18. Turning from an analysis of the applicable legal principles to a consideration of the factors relevant to the exercise of the Court’s discretion under O. 99, r. 1 (1) of the RSC in this case, I cannot ignore the following matters. In the face of the application to remove her as administrator, the first respondent chose to oppose it, as was her perfect entitlement. After a contested application, the first respondent was found to have demonstrated a want of proper capacity to execute the duties of administratrix, amounting to a special circumstance warranting her removal from that position, and her removal was duly ordered.
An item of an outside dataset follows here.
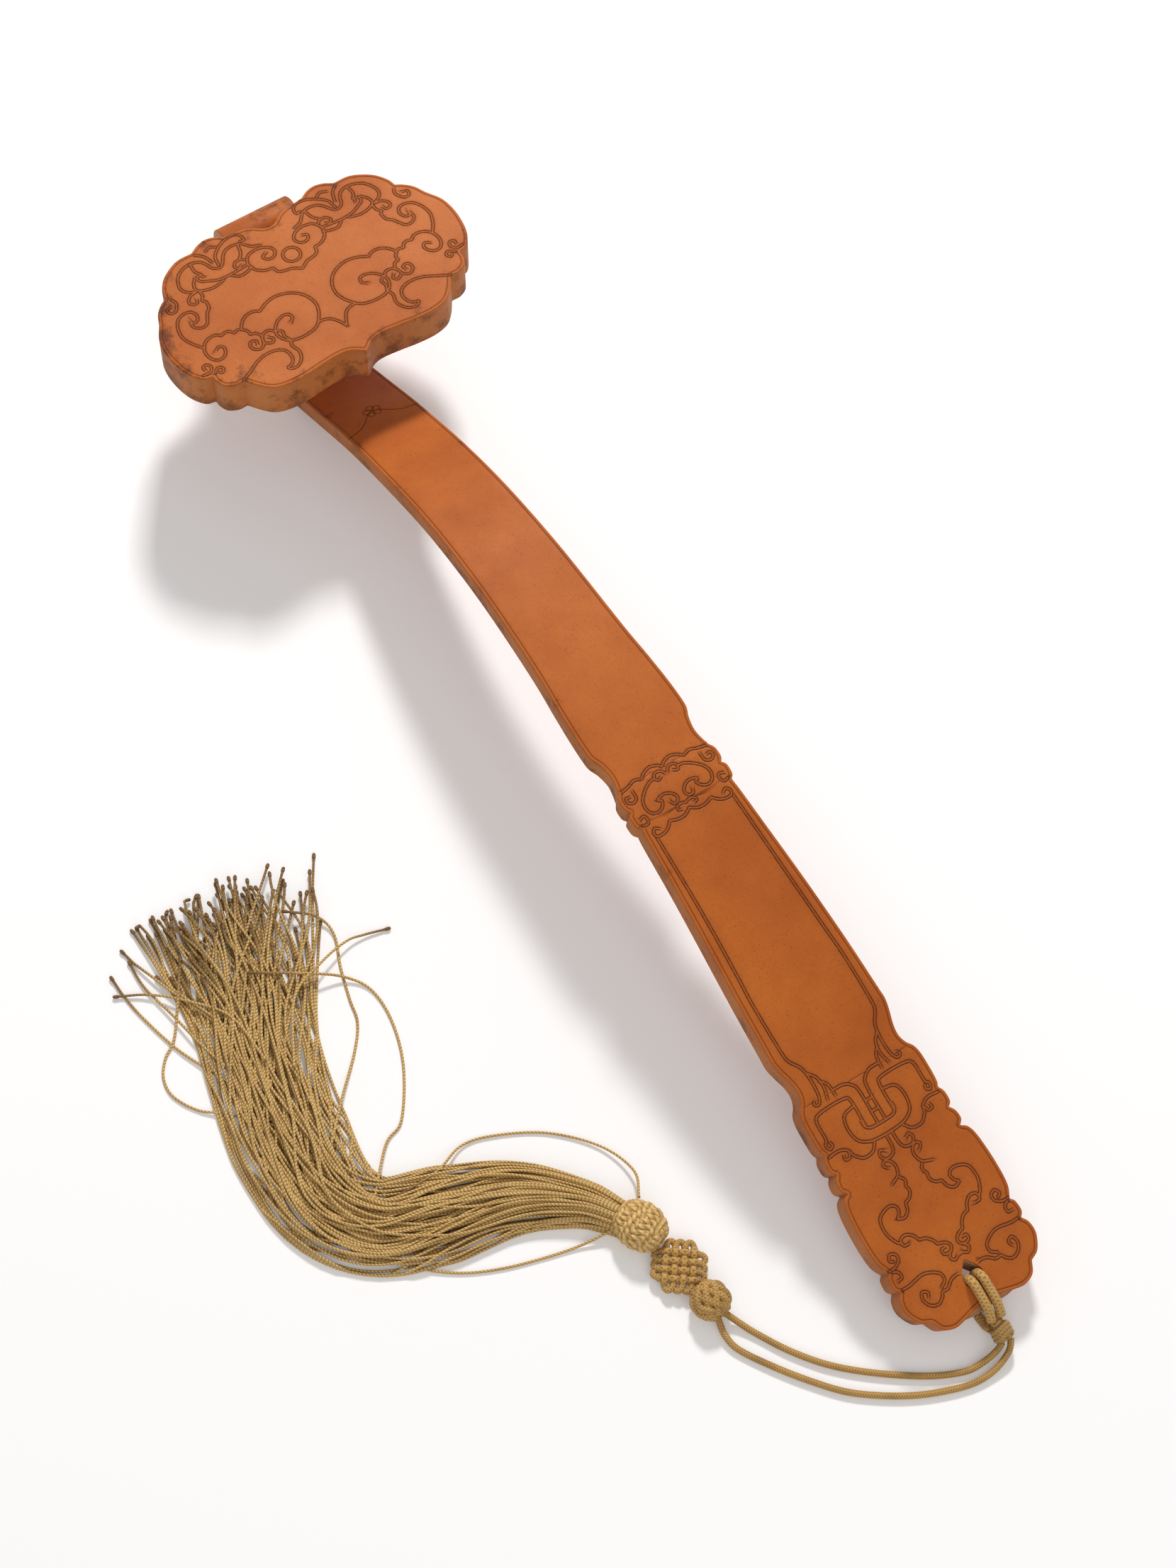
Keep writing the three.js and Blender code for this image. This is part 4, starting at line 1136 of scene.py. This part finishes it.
def buildStage():
    deselectAll()
    bpy.ops.mesh.primitive_plane_add(size=6, location=(0, 0, 0))
    floor = bpy.context.object
    floor.name = "floor"
    # The camera and mirror-like surfaces see it a little brighter, so that it is white
    # round the object and keeps the object's grey shadow
    material, tree = newMaterial("paleFloor")
    paper = addNode(
        tree, "ShaderNodeBsdfPrincipled",
        {"Base Color": toLinear("#F2F0EF"), "Roughness": 0.9, "Specular IOR Level": 0.1},
    )
    rays = addNode(tree, "ShaderNodeLightPath")
    seen = addNode(tree, "ShaderNodeMath", {"operation": "MAXIMUM"}, {0: rays.outputs["Is Camera Ray"]})
    tree.links.new(rays.outputs["Is Glossy Ray"], seen.inputs[1])
    lift = addNode(tree, "ShaderNodeMath", {"operation": "MULTIPLY"}, {0: seen.outputs["Value"]})
    lift.inputs[1].default_value = stage["lift"]
    glow = addNode(tree, "ShaderNodeEmission", links={"Strength": lift.outputs["Value"]})
    both = addNode(tree, "ShaderNodeAddShader", links={0: paper.outputs["BSDF"], 1: glow.outputs[0]})
    addNode(tree, "ShaderNodeOutputMaterial", links={"Surface": both.outputs[0]})
    floor.data.materials.append(material)


def addLamp(name, place, size, power, target=(0, 0, 0.03)):
    data = bpy.data.lights.new(name, "AREA")
    data.size = size
    data.energy = power
    lamp = bpy.data.objects.new(name, data)
    lamp.location = place
    aim = Vector(target) - Vector(place)
    lamp.rotation_euler = aim.to_track_quat("-Z", "Y").to_euler()
    bpy.context.collection.objects.link(lamp)


def buildLight():
    addLamp("keyLamp", (0.75, 1.15, 1.35), stage["keySize"], stage["key"])
    addLamp("fillLamp", (-0.5, -1.5, 1.4), 1.6, stage["fill"])
    world = bpy.data.worlds.new("paleWorld")
    bpy.context.scene.world = world
    world.use_nodes = True
    # White where it is seen, directly or in a gloss, and plain soft light elsewhere
    tree = world.node_tree
    rays = addNode(tree, "ShaderNodeLightPath")
    seen = addNode(tree, "ShaderNodeMath", {"operation": "MAXIMUM"}, {0: rays.outputs["Is Camera Ray"]})
    tree.links.new(rays.outputs["Is Glossy Ray"], seen.inputs[1])
    clear = addNode(tree, "ShaderNodeMath", {"operation": "MAXIMUM"}, {0: seen.outputs["Value"]})
    tree.links.new(rays.outputs["Is Transmission Ray"], clear.inputs[1])
    level = addNode(
        tree, "ShaderNodeMapRange", {"To Min": stage["world"], "To Max": 1.0},
        {"Value": clear.outputs["Value"]},
    )
    tree.links.new(level.outputs["Result"], tree.nodes["Background"].inputs["Strength"])
    tree.nodes["Background"].inputs["Color"].default_value = (1, 1, 1, 1)
    bpy.context.scene.view_settings.view_transform = "Standard"


buildLegs()
buildLoop()
buildKnots()
buildSkirt()
buildHead()
buildShaft()
buildRoll()
buildStage()
buildLight()
for node in ("shaft_core", "head_core", "roll_core"):
    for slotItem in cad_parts[node].material_slots:
        slotItem.material = endWood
One of the findings that led to that conclusion was that, over the passage of many years and without any proper excuse, the first respondent has failed to produce a satisfactory distribution account, and has completely failed to account to each of the beneficiaries (including the applicants) for the relevant income, expenditure and interest associated with the property that comprises the estate. In those circumstances, to exercise the Court’s discretion to order that the first respondent’s costs of the unsuccessful defence of that application should be borne by the estate (and, thus, ultimately by the beneficiaries), rather than by the first respondent, would fly in the face, not only of fundamental reason and common sense, but also of justice. Indeed, the provisions of O. 99, r. 1(4), whereby costs should follow the event, provide strong support for an award of the applicants’ costs of the action against the first respondent. Happily for the first respondent, the applicants’ have made no such application, perhaps in the interests of conciliation, which is, of course, very much to be desired.

19. I must therefore refuse the first respondent’s application for an order that her costs of the action be paid out of the estate.